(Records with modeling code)
--------------------------------

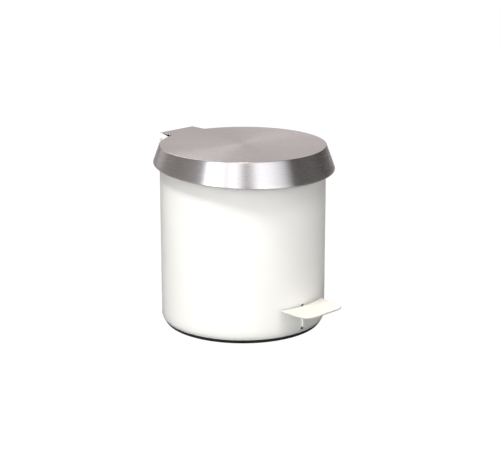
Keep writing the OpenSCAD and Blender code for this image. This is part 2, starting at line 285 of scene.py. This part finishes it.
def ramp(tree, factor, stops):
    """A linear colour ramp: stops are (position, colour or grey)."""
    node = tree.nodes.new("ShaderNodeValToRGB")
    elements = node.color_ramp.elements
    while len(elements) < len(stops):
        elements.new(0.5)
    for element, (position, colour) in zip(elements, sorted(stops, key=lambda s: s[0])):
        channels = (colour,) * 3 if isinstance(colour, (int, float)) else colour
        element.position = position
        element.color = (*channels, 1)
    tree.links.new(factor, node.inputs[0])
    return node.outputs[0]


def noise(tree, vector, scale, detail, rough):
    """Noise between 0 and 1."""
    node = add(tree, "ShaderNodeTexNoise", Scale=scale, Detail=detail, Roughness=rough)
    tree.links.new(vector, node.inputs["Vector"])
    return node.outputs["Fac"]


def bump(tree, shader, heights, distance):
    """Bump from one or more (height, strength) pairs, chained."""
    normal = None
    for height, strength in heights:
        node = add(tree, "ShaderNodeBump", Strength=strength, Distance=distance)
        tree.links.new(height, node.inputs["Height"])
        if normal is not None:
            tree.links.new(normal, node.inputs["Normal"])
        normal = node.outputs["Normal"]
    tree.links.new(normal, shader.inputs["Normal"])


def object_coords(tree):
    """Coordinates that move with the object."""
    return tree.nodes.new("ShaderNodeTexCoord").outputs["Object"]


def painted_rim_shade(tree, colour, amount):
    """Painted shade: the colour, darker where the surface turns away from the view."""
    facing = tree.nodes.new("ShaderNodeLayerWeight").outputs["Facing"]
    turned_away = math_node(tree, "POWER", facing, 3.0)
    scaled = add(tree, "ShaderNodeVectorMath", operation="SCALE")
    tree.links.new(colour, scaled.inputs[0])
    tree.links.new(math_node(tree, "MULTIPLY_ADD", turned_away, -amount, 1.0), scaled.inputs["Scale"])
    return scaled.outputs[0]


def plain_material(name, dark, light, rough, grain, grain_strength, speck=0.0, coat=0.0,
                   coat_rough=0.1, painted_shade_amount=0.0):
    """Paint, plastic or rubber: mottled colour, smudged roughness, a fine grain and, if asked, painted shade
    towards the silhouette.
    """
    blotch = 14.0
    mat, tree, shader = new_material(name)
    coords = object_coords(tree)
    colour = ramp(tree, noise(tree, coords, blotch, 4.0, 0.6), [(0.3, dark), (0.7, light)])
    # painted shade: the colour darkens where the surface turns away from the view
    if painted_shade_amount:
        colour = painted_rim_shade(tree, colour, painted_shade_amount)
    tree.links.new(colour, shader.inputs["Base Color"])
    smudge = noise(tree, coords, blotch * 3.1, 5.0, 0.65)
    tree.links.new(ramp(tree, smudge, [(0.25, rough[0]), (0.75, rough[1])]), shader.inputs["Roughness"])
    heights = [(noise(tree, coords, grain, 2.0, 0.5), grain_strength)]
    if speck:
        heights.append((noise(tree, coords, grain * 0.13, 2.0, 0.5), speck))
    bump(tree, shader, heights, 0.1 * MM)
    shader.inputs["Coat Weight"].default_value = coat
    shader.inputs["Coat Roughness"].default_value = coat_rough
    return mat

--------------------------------

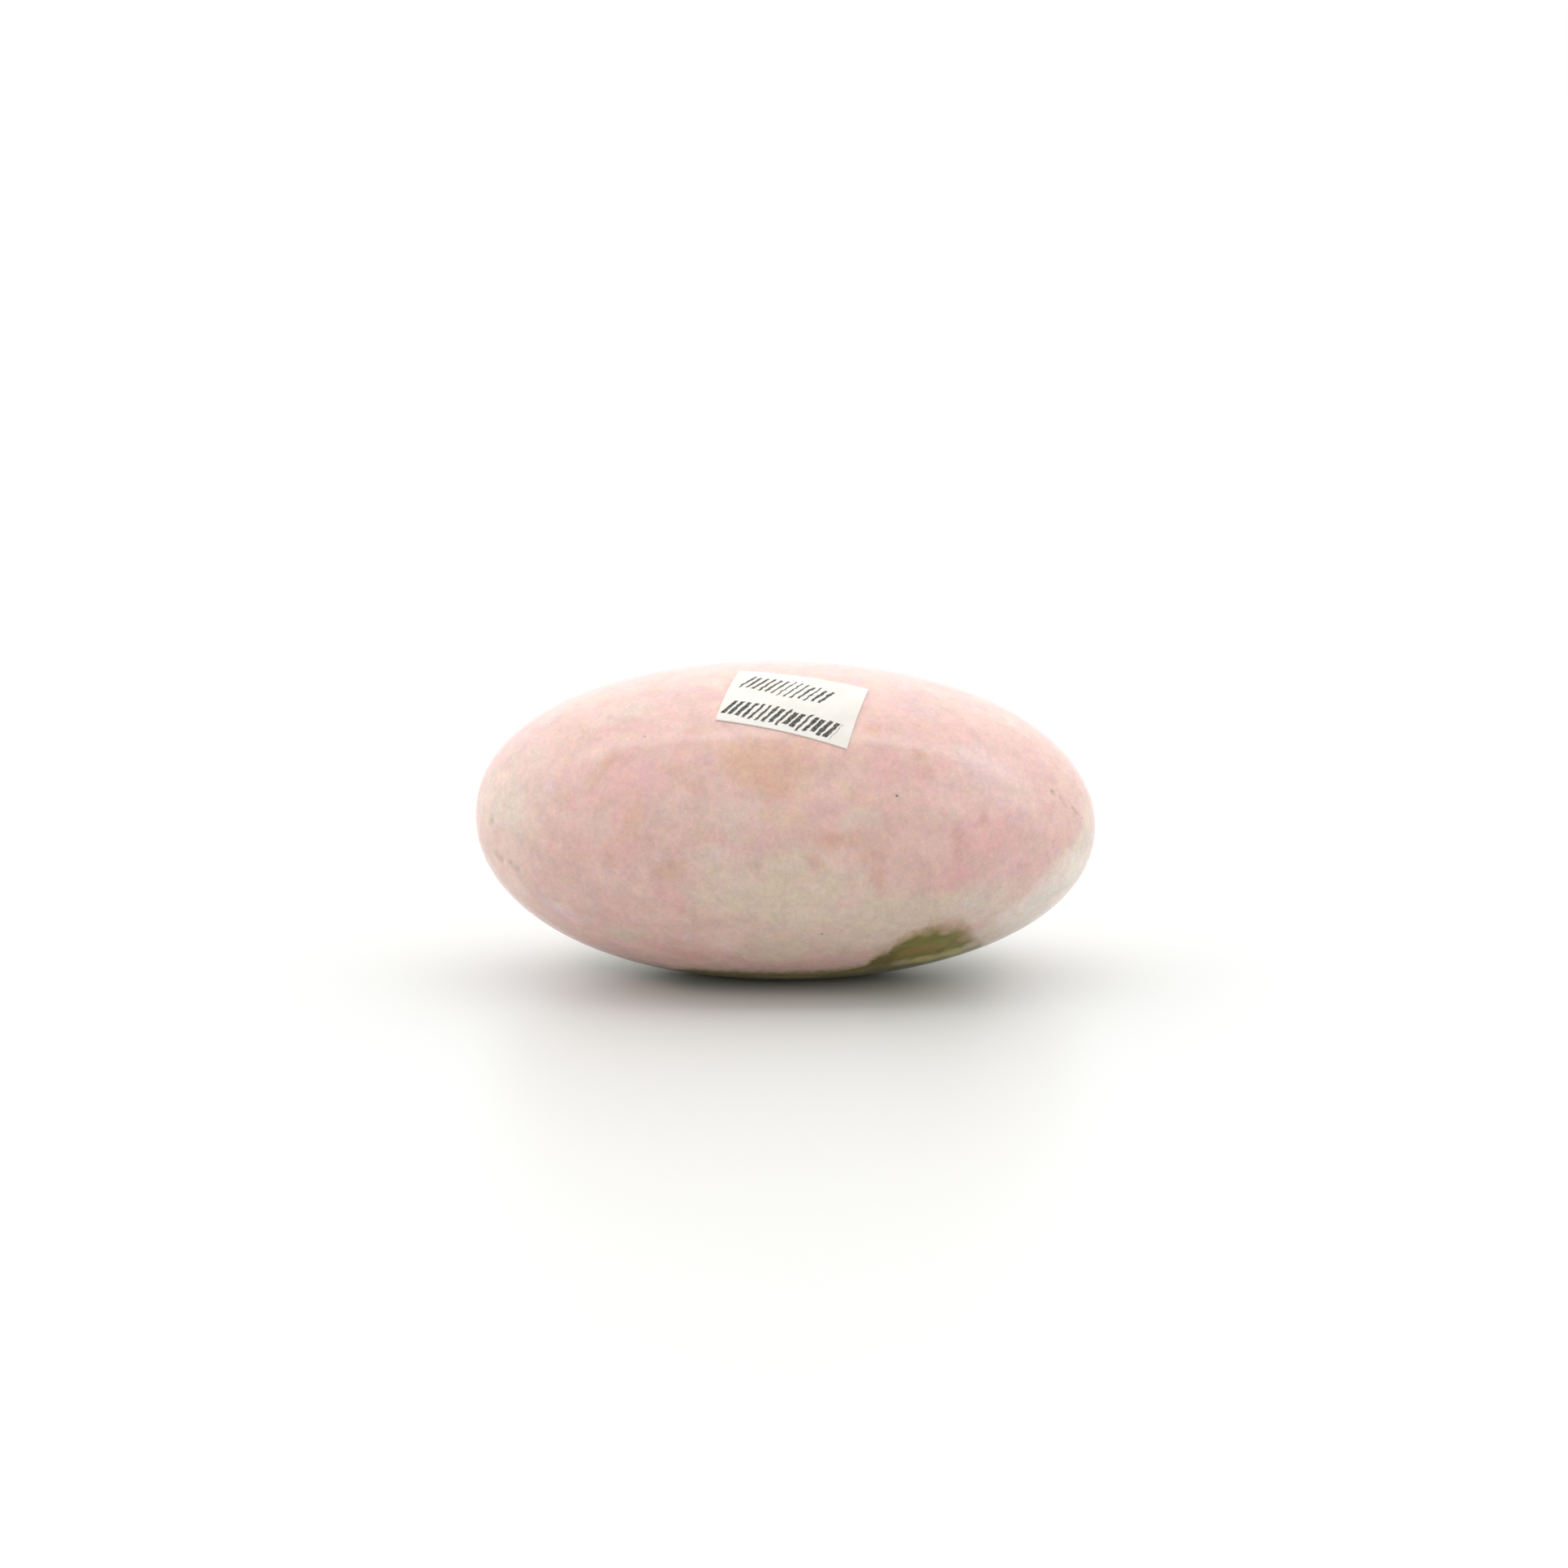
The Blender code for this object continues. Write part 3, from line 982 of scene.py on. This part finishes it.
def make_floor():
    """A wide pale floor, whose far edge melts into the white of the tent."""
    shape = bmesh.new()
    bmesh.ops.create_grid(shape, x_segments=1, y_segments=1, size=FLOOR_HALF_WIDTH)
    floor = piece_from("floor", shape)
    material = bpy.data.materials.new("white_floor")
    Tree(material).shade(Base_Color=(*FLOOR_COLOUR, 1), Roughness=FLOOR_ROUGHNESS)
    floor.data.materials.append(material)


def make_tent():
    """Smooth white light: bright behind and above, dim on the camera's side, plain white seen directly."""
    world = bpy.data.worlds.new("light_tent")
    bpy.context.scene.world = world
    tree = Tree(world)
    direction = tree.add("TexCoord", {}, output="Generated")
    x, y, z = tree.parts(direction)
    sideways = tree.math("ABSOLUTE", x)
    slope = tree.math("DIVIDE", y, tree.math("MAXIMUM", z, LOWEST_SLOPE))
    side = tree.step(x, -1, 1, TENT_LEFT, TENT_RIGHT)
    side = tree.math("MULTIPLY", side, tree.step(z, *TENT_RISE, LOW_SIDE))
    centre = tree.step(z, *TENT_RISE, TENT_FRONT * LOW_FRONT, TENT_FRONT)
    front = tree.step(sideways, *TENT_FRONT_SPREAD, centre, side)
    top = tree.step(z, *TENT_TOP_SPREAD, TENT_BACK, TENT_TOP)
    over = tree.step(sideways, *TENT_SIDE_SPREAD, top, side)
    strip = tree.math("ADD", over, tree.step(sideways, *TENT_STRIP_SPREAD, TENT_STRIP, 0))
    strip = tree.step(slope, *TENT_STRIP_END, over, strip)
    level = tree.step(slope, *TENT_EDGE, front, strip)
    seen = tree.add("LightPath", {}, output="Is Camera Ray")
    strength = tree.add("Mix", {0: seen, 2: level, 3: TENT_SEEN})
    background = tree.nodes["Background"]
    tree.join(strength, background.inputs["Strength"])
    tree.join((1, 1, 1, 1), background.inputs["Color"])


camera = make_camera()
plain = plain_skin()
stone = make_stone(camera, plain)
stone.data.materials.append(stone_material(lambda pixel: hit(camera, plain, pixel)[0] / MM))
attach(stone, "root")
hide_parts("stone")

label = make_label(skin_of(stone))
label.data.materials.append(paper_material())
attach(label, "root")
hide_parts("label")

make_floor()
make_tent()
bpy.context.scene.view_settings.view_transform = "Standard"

--------------------------------

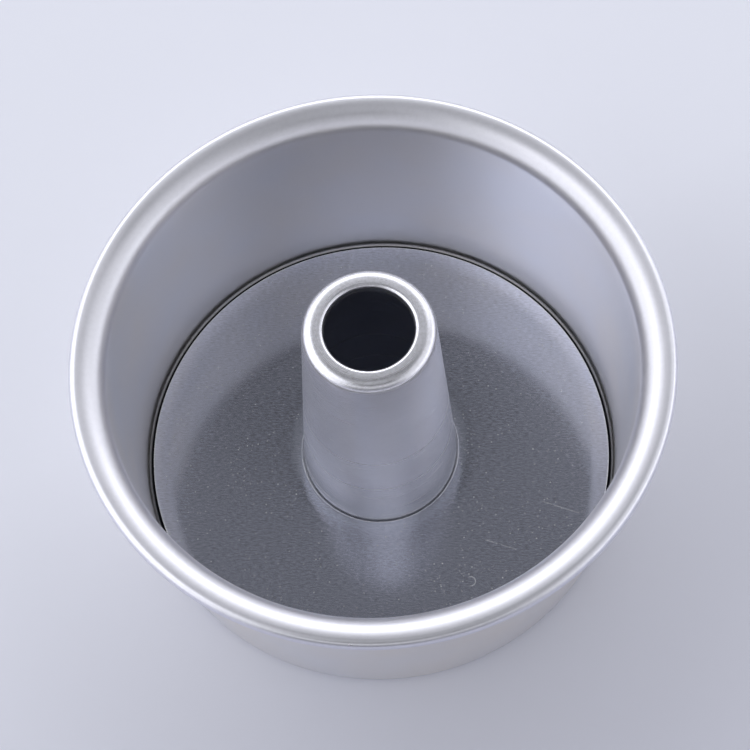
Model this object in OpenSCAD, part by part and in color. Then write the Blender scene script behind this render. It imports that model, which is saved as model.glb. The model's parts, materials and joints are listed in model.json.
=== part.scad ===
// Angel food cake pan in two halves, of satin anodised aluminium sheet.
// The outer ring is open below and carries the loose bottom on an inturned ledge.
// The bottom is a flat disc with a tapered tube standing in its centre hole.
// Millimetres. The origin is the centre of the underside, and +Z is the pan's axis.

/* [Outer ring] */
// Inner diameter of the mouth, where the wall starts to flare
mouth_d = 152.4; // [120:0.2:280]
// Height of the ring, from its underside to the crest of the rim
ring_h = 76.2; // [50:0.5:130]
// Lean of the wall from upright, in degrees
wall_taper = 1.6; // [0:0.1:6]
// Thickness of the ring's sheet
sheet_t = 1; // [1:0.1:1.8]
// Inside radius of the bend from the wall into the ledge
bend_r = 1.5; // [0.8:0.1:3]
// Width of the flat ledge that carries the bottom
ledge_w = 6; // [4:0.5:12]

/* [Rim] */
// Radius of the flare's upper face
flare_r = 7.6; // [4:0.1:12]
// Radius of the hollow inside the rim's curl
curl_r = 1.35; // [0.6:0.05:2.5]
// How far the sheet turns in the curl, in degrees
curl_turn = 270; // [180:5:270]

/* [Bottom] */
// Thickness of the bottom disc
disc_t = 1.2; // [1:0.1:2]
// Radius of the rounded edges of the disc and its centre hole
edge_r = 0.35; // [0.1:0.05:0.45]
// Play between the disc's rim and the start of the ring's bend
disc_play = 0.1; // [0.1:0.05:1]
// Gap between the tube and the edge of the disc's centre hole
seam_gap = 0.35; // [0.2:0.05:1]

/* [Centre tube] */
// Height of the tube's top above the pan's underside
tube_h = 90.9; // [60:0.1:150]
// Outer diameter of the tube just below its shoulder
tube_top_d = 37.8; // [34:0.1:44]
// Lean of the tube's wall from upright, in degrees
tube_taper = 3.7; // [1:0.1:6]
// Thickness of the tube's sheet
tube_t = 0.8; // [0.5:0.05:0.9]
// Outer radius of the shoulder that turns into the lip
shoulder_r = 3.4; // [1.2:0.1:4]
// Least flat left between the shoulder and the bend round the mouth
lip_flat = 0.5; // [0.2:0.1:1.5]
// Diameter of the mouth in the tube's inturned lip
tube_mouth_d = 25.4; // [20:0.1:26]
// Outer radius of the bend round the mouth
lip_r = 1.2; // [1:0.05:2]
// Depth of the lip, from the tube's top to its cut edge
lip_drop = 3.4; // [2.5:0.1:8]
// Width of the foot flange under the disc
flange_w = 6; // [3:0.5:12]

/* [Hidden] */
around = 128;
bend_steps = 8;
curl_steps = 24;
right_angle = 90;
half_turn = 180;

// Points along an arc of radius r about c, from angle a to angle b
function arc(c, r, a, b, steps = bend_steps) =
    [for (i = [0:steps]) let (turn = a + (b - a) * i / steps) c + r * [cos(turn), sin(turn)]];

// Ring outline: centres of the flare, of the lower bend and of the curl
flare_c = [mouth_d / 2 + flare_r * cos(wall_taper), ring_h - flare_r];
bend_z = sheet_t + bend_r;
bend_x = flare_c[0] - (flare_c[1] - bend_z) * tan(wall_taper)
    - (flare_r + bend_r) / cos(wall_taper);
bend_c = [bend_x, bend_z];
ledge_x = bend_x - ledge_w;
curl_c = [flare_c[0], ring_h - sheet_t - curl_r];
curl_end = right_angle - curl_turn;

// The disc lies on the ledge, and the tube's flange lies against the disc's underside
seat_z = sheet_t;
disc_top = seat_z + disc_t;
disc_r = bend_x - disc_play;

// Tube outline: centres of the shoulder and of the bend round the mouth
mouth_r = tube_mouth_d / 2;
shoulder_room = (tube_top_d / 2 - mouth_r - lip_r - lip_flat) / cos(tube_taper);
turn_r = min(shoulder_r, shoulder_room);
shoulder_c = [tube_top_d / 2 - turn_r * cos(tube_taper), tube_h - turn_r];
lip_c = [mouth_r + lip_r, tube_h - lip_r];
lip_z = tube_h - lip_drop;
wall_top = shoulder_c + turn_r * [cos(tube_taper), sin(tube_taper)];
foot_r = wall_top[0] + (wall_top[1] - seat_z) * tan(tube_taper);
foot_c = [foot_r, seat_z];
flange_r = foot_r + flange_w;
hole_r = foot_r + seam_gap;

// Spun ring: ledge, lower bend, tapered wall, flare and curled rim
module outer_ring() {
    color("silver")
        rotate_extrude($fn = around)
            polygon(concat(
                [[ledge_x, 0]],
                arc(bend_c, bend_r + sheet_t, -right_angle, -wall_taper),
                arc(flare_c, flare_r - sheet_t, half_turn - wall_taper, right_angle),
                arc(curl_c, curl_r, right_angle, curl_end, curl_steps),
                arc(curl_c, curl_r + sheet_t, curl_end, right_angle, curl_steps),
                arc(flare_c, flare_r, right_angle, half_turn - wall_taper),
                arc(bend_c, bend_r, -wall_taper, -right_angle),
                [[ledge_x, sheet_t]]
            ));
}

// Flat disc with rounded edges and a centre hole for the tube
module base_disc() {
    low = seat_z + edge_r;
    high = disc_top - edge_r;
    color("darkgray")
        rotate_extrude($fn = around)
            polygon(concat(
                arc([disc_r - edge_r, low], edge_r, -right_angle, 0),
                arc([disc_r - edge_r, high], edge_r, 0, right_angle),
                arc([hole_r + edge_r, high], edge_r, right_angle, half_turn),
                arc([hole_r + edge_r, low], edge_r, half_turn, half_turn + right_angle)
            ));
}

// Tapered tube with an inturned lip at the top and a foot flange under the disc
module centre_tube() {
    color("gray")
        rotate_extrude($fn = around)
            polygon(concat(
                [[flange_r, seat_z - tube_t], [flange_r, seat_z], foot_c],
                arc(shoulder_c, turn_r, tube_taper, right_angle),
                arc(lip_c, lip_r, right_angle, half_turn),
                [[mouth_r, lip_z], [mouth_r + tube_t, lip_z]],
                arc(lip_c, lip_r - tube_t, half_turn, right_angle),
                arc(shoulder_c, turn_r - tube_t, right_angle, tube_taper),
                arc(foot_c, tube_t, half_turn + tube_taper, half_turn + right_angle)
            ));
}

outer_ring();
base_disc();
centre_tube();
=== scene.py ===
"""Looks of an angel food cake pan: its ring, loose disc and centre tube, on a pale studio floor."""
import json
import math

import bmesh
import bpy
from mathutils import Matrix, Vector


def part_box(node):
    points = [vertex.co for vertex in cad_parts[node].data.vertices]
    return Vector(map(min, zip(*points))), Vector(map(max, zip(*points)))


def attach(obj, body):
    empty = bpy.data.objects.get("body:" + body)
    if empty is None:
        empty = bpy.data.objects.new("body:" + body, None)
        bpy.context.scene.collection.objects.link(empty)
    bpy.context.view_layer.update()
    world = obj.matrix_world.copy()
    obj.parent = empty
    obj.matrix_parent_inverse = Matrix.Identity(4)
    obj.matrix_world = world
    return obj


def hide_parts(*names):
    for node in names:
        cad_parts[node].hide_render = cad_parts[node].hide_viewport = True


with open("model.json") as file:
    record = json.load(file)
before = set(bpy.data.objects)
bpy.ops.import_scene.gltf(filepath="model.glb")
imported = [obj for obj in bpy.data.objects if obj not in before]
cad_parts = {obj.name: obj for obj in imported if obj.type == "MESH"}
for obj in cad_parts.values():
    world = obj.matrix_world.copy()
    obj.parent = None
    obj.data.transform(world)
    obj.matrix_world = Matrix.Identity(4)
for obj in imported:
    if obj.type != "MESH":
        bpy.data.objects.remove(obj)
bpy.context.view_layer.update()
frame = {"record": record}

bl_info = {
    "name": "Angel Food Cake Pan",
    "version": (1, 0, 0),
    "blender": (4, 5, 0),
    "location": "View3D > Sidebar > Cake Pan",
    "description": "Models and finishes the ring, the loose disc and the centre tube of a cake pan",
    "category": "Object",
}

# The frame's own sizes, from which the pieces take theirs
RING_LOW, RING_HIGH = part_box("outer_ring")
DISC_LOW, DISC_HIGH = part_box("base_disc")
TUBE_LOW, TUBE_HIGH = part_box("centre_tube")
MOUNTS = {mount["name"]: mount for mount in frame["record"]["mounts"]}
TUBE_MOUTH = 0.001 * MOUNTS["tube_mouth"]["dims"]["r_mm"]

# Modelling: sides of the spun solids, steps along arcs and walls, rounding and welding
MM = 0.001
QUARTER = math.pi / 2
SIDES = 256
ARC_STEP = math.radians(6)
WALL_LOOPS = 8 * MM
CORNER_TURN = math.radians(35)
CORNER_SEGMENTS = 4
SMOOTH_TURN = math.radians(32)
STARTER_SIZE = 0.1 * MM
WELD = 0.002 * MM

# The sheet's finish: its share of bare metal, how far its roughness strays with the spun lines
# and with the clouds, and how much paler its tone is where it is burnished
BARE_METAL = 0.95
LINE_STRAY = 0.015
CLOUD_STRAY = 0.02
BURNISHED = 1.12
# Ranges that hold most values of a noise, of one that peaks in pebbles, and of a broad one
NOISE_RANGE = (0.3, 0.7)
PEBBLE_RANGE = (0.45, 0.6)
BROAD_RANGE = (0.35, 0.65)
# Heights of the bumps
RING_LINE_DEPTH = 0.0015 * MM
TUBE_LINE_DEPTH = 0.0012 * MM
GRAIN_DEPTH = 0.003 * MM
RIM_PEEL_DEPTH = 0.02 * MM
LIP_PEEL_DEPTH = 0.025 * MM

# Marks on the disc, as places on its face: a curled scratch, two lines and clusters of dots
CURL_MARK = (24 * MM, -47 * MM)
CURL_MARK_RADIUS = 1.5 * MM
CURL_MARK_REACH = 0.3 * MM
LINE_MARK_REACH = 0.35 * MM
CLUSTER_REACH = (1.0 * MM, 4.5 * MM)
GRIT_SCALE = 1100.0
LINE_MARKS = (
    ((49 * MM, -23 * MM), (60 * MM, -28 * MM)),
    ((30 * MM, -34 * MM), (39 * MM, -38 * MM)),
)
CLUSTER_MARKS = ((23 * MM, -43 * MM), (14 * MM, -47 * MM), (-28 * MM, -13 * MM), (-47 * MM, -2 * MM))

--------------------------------

● GIVEN EXERCISE
Print only the run of lines that begins with the line containing "a foot flange under the disc" and ends with the line containing "record = json.load(file)", both included, exactly as they read.

● THE OUTPUT
// Tapered tube with an inturned lip at the top and a foot flange under the disc
module centre_tube() {
    color("gray")
        rotate_extrude($fn = around)
            polygon(concat(
                [[flange_r, seat_z - tube_t], [flange_r, seat_z], foot_c],
                arc(shoulder_c, turn_r, tube_taper, right_angle),
                arc(lip_c, lip_r, right_angle, half_turn),
                [[mouth_r, lip_z], [mouth_r + tube_t, lip_z]],
                arc(lip_c, lip_r - tube_t, half_turn, right_angle),
                arc(shoulder_c, turn_r - tube_t, right_angle, tube_taper),
                arc(foot_c, tube_t, half_turn + tube_taper, half_turn + right_angle)
            ));
}

outer_ring();
base_disc();
centre_tube();
=== scene.py ===
"""Looks of an angel food cake pan: its ring, loose disc and centre tube, on a pale studio floor."""
import json
import math

import bmesh
import bpy
from mathutils import Matrix, Vector


def part_box(node):
    points = [vertex.co for vertex in cad_parts[node].data.vertices]
    return Vector(map(min, zip(*points))), Vector(map(max, zip(*points)))


def attach(obj, body):
    empty = bpy.data.objects.get("body:" + body)
    if empty is None:
        empty = bpy.data.objects.new("body:" + body, None)
        bpy.context.scene.collection.objects.link(empty)
    bpy.context.view_layer.update()
    world = obj.matrix_world.copy()
    obj.parent = empty
    obj.matrix_parent_inverse = Matrix.Identity(4)
    obj.matrix_world = world
    return obj


def hide_parts(*names):
    for node in names:
        cad_parts[node].hide_render = cad_parts[node].hide_viewport = True


with open("model.json") as file:
    record = json.load(file)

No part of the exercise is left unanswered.